Tapi harapan tinggal harapan. Peran saya dari tahun ketahun selalu sama, yaitu jadi atlet tepok bulu.
Kostum saya tidaklah menarik perhatian, tidak berumbai berkilau, cantik aduhai, tapi cukup celana pendek, kaos oblong dan raket pinjaman tetangga. Selain itu di sebelah saya, dari tahun ketahun juga selalu sama yaitu pak guru yang berperan menjadi anak SD (tentu lengkap dengan seragam merah putih, topi dan dasi)
Begitu pawai bergerak mengular, start dari sekolah (dan finis di lapangan tak jauh dari kelurahan), saya yakin, tak ada yang akan mengagumi peran saya, bahkan mereka tak sadar saya ada. Warga yang menonton akan memilih berdecak kagum dengan Rumi si kembang desa yang ayu berbalut busana Bali.
Sungguh saya selalu melihat Rumi dengan iri. Ia begitu cantik, dengan kulit putih yang sempurna. Berbalut kemben gemerlap, punggungnya yang terbuka indah berkilau terpapar sinar matahari. Ronce bunga kemboja dirambut menempel sempurna, sehingga dilihat dari sisi manapun Rumi begitu mengagumkan. Dia bak putri turun dari langit ke tujuh.
Sepulang pawai Rumi juga mendapat perlakuan istimewa, ia akan diantar pulang dengan motor. Sementara saya berjalan tersuruk-suruk seorang diri. Oh .... bagaikan langit dan bumi.
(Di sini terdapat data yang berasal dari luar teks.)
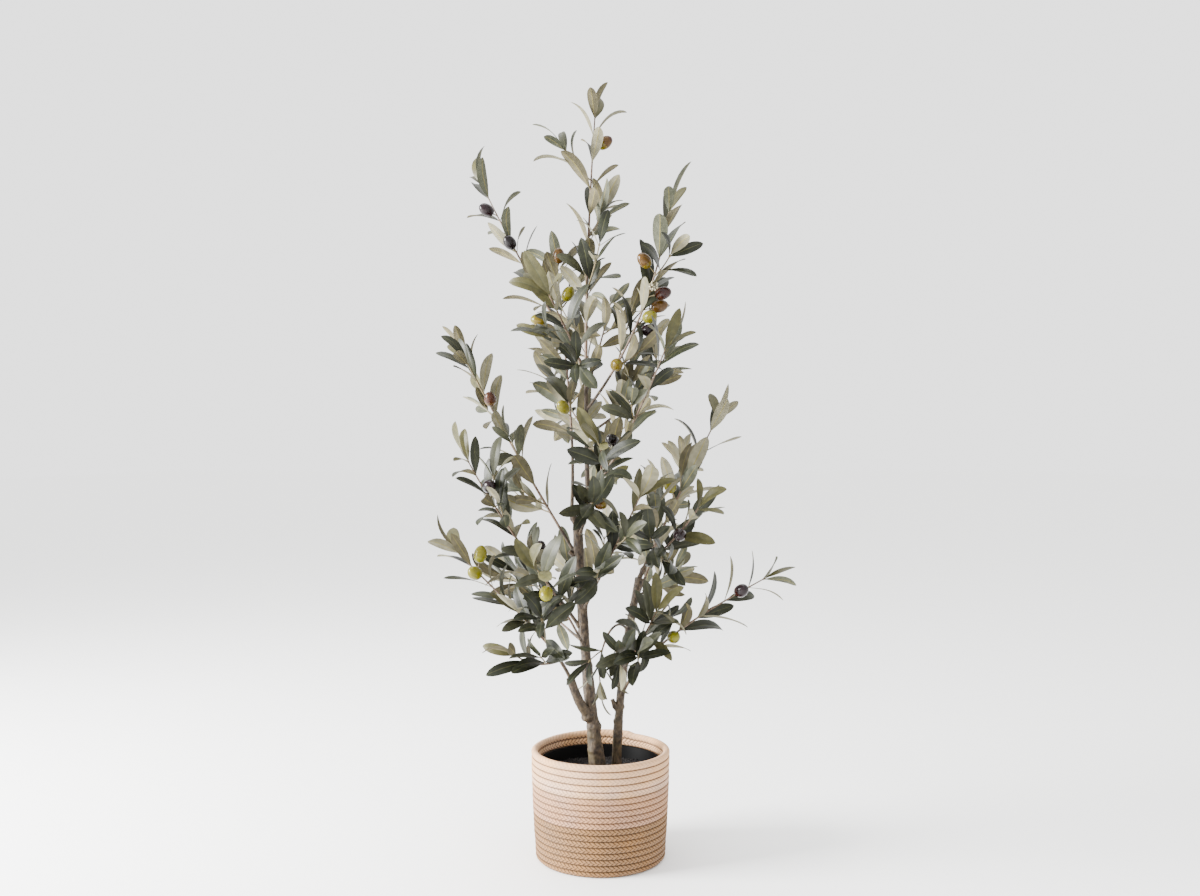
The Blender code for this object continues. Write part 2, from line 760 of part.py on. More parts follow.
def leaf_object(leaf, collection):
    """A leaf as a low six-sided cone, its foot laid out in the leaf's outline."""
    bm = bmesh.new()
    bmesh.ops.create_cone(bm, segments=6, radius1=1, radius2=0, depth=1, cap_ends=True)
    points = leaf_points(leaf)
    foot = {}
    for vertex in bm.verts:
        turn = math.degrees(math.atan2(vertex.co.y, vertex.co.x))
        index = 6 if vertex.co.z > 0 else round((turn + 150) / 60)
        vertex.co = points[index]
        foot[index] = vertex
    bmesh.ops.connect_verts(bm, verts=[foot[1], foot[5]])
    bmesh.ops.connect_verts(bm, verts=[foot[2], foot[4]])
    bmesh.ops.triangulate(bm, faces=bm.faces)
    bmesh.ops.recalc_face_normals(bm, faces=bm.faces)
    mesh = bpy.data.meshes.new("leaf")
    bm.to_mesh(mesh)
    bm.free()
    return mesh_object("leaf", mesh, collection)


def olive_object(fruit, collection):
    bm = bmesh.new()
    bmesh.ops.create_uvsphere(bm, u_segments=6, v_segments=4, radius=0.5)
    stretch = Matrix.Diagonal((OLIVE_WIDTH, OLIVE_WIDTH, OLIVE_LENGTH, 1))
    turn = fruit.along.to_track_quat("Z", "Y").to_matrix().to_4x4()
    middle = fruit.root + fruit.along * (fruit.stalk + OLIVE_LENGTH / 2)
    bmesh.ops.transform(bm, verts=bm.verts, matrix=Matrix.Translation(middle) @ turn @ stretch)
    mesh = bpy.data.meshes.new("olive")
    bm.to_mesh(mesh)
    bm.free()
    return mesh_object("olive", mesh, collection)


def keep_largest(mesh):
    """Drop the scraps that joining can leave beside the one large body, and say
    whether the body is closed."""
    bm = bmesh.new()
    bm.from_mesh(mesh)
    bmesh.ops.remove_doubles(bm, verts=bm.verts, dist=WELD / 10)
    bmesh.ops.triangulate(bm, faces=bm.faces)
    left = set(bm.verts)
    bodies = []
    while left:
        body, edge = set(), [left.pop()]
        while edge:
            vertex = edge.pop()
            body.add(vertex)
            for link in vertex.link_edges:
                other = link.other_vert(vertex)
                if other in left:
                    left.remove(other)
                    edge.append(other)
        bodies.append(body)
    largest = max(bodies, key=len)
    scrap = [vertex for vertex in bm.verts if vertex not in largest]
    bmesh.ops.delete(bm, geom=scrap, context="VERTS")
    closed = all(len(edge.link_faces) == 2 for edge in bm.edges)
    bm.to_mesh(mesh)
    bm.free()
    return closed


def mass(foliage, limb, tree, growth, section):
    route = tree.routes[limb.name]
    twigs, leaves, fruits = grow(foliage, limb, route, growth)
    pieces = new_collection("pieces")
    for twig in twigs[1:]:
        tube("twig", twig.points, taper(twig.base * 1000, twig.tip * 1000, len(twig.points)),
             pieces, section=section)
    for leaf in leaves:
        leaf_object(leaf, pieces)
    for fruit in fruits:
        foot = fruit.root - fruit.along * 0.001
        head = fruit.root + fruit.along * (fruit.stalk + 0.003)
        tube("stalk", [foot, head], [STALK / 2, STALK / 2], pieces, section=section)
        olive_object(fruit, pieces)
    stem = twigs[0]
    name = limb.name + "_foliage"
    part = tube(name, stem.points, taper(stem.base * 1000, stem.tip * 1000, len(stem.points)),
                tree.parts, section=section)
    fuse(part, pieces)
    part.data.materials.clear()
    part.data.materials.append(tree.foliage)
    return part


def build():
    clear_scene()
    parts = new_collection(NAME)
    cutters = new_collection("cutters")
    for make in (basket, liner, soil):
        smooth(make(parts))
    tree = Tree(parts, cutters)
    for limb in LIMBS:
        smooth(bough(limb, tree))
    section = triangle_section(cutters)
    growth = Growth(limb_tree(limb, tree.routes[limb.name]) for limb in LIMBS + SPURS)
    by_name = {limb.name: limb for limb in LIMBS}
    for foliage in FOLIAGE:
        limb = by_name[foliage.limb]
        route = tree.routes[limb.name]
        growth.keep(limb.name, kept_shapes(stem_of(limb, route), fruits_of(limb, route)))
    for foliage in FOLIAGE:
        mass(foliage, by_name[foliage.limb], tree, growth, section)
    bpy.context.view_layer.update()


build()
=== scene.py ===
# %% [markdown]
# # An artificial olive tree in a coiled rope basket
#
# The real object is a made plant, about four feet tall. Two stems with a moulded bark coat
# stand in a black nursery pot, which is weighted, topped with dark crumb and set down in a
# basket. The basket is one braided cotton rope, coiled on itself and stitched row to row.
# The leaves are printed cloth, stiffened with a thin coat of plastic, on wired twigs.
#
# It could be drawn leaf by leaf, but a tree is easier to make the way it grows. A short
# table says where each bough leaves its stem and how it bends, and a seeded rule sets
# twigs, leaves and olives along it. The same table and the same rule made the solids that
# this model stands for, so their leaves come back here in the same places. A second pass
# then adds the finer twigs and leaves that the solids leave out.
#
# Metres, +Z up. The origin is the middle of the basket's flat underside, +X is to the right
# of the tree's front and +Y is towards its back.

import json
import math
import random
from collections import namedtuple

import bpy
import numpy as np
from mathutils import Matrix, Vector, noise
from mathutils.bvhtree import BVHTree
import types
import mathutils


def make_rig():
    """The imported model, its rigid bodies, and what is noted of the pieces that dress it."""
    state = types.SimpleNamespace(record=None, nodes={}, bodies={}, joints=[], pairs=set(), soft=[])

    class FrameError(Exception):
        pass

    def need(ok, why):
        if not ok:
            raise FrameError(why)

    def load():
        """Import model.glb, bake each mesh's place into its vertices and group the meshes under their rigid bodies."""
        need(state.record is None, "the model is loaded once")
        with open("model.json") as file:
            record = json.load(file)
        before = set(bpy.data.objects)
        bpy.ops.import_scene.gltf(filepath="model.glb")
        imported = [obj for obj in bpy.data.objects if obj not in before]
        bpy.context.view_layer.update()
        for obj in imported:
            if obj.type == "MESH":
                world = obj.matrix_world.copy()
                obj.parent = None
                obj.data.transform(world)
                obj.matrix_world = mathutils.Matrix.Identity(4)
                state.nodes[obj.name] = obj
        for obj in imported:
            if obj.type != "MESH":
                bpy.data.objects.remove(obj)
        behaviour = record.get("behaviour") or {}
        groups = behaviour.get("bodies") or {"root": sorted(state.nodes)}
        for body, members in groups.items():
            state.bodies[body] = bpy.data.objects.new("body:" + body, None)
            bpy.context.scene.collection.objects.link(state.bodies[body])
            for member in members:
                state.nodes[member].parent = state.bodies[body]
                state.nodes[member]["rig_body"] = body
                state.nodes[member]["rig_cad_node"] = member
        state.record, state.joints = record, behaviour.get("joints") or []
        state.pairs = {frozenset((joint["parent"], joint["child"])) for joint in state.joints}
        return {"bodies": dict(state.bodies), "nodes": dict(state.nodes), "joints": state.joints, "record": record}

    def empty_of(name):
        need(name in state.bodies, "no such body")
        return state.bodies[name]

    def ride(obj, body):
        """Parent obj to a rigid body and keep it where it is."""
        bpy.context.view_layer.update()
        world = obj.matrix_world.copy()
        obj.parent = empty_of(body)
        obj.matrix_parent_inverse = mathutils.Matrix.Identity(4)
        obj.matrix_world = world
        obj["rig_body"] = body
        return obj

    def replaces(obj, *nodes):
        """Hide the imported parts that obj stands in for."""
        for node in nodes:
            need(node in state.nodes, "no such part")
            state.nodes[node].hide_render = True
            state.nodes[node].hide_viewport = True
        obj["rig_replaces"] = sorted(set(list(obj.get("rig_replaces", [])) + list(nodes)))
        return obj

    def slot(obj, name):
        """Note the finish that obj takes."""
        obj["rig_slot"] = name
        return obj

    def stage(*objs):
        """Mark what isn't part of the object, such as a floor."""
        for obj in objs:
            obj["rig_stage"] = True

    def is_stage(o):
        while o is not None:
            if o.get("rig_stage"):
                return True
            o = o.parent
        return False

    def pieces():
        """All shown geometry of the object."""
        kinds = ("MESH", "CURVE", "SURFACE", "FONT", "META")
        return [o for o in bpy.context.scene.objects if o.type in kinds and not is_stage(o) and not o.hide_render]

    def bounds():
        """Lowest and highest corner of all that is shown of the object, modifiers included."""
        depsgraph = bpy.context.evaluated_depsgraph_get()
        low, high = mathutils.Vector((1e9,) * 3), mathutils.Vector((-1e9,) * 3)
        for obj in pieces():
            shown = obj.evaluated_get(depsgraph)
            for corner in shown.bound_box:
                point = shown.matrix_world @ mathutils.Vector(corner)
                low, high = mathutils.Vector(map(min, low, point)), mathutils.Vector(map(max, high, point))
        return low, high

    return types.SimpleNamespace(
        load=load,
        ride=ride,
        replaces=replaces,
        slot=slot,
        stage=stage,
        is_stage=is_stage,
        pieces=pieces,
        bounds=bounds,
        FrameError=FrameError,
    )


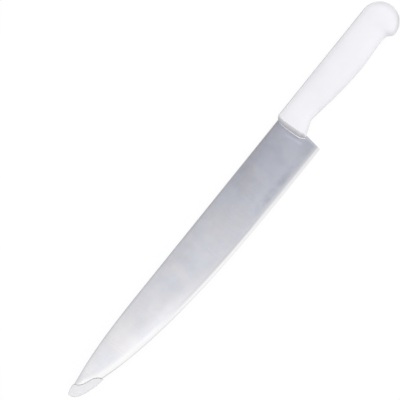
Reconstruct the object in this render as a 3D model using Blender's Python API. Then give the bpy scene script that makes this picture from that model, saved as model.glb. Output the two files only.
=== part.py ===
"""Kitchen knife: a stamped, ground blade, a white handle moulded round its tang, and a clear tip guard.

Metres, +Z up. The knife lies on its side: +X points to the butt, +Y to the spine, and the blade's middle
plane is level. Every shape is drawn from one point, the junction, where the handle's back starts on the
spine line. The finished knife is then set down with the middle of its footprint on the origin and its
lowest point at Z = 0.
"""

from math import copysign, cos, pi, radians, sin

import bmesh
import bpy
from mathutils import Vector
from mathutils.geometry import interpolate_bezier

# Blade, side view
BLADE_LENGTH = 0.254
BLADE_DEPTH = 0.0378
HEEL_SET_BACK = 0.0015
HEEL_LEAN = 0.0041
TIP_DROP = 0.0063
SPINE_FALL_LENGTH = 0.093
SPINE_FALL_POWER = 3.0
BELLY_POWER = 3.0
BELLY_FULLNESS = 0.635

# Blade, cross-section
SPINE_THICKNESS = 0.0018
TIP_THICKNESS = 0.0011
SHOULDER_THICKNESS = 0.0008
HONED_THICKNESS = 0.0003
EDGE_THICKNESS = 0.0001
SPINE_ROLL_REACH = 0.0022
SPINE_ROLL_INSET = 0.00035
HEEL_BEVEL = 0.0030
BELLY_BEVEL = 0.0048
HONED_WIDTH = 0.0005
SHOULDER_BLEND_SHARE = 0.8
BEVEL_BLEND_SHARE = 0.36
BEVEL_WIDENS_FROM = 0.35
BEVEL_WIDENS_TO = 0.75
ROLL_ROWS = 4
GRIND_ROWS = 4
GRIND_FULLNESS = 1.6
POINT_THICKNESS_SHARE = 0.5
POINT_ROLL_SHARE = 0.2
POINT_BEVEL_SHARE = 0.4
POINT_BLEND_SHARE = 0.5
POINT_SHOULDER_SHARE = 0.7

# Tang, hidden in the handle
TANG_ROOT = 0.0015
TANG_BACK_COVER = 0.0046
TANG_BELLY_COVER = 0.0034
TANG_END_COVER = 0.020
TANG_END_ROUNDING = 0.36
TANG_HOLE_RADIUS = 0.0028
TANG_HOLE_MARGIN = 0.014
TANG_HOLES = 3
PUNCH_REACH = 0.003

# Handle, side view
HANDLE_LENGTH = 0.117
BACK_RISE = 0.0018
BUTT_RADIUS = 0.0146
SHOULDER_SET_BACK = 0.0016
SHOULDER_LEAN = 0.0020
FRONT_DEPTH = 0.0233
NECK_FROM_FRONT = 0.0155
NECK_DEPTH = 0.0192
NECK_SLOPE = 0.116
BELLY_DEPTH = 0.0242
BELLY_PLACE = 0.68
NOTCH_FROM_BUTT = 0.0245
NOTCH_DEPTH = 0.0229

# How far the belly line keeps its direction past each end of a stretch, as shares of the stretch
NECK_PULLS = (0.40, 0.24)
PALM_PULLS = (0.17, 0.38)
NOTCH_PULLS = (0.40, 0.28)
HOOK_PULLS = (0.80, 0.44)

# Handle, thickness and front ramp
FRONT_THICKNESS = 0.0150
NECK_THICKNESS = 0.0150
PALM_THICKNESS = 0.0185
NOTCH_THICKNESS = 0.0172
BUTT_THICKNESS = 0.0182
HANDLE_ROUNDNESS = 2.7
BUTT_ROUNDNESS = 3.0
RAMP_LIP = 0.0007
RAMP_FLANGE = 0.0009
RAMP_GROOVE = 0.0003
LIP_ROUNDING = 0.0002
RAMP_BOW = 0.0033
SHOULDER_BOW = 0.0016
RAMP_FOOT_SET_BACK = 0.0010
RAMP_FOOT_DROP = 0.0020
RAMP_ROUNDNESS = 1.12
BOW_POWER = 4

# Tip guard
GUARD_REACH = 0.022
GUARD_SPINE_REACH = 0.005
GUARD_THICKNESS = 0.0044
GUARD_SPINE_MARGIN = 0.0008
GUARD_SPINE_SPREAD = 0.0006
GUARD_MOUTH_MARGIN = 0.0008
GUARD_NOSE_MARGIN = 0.0033
GUARD_NOSE_BULGE = 0.0010
GUARD_CORNER_SHARE = 0.45
GUARD_MOUTH_SWEEP = 0.0016
GUARD_ROUNDNESS = 4.0
GUARD_NOSE_PULLS = (0.45, 0.62)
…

Sayapun jadi benci dengan kulit saya yang coklatnya keterlaluan. Saya ingin berkulit putih dan di kagumi kecantikannya seperti Rumi.
Untunglah pawai penuh siksaan batin itu hanya berlangsung 6 tahun. Begitu masuk SMP pensiunlah saya menjadi atlet gadungan.
Tapi ...dalam hati, hingga kini, saya tetap menyimpan keinginan ikut pawai dengan dandanan busana daerah yang kece aje gile.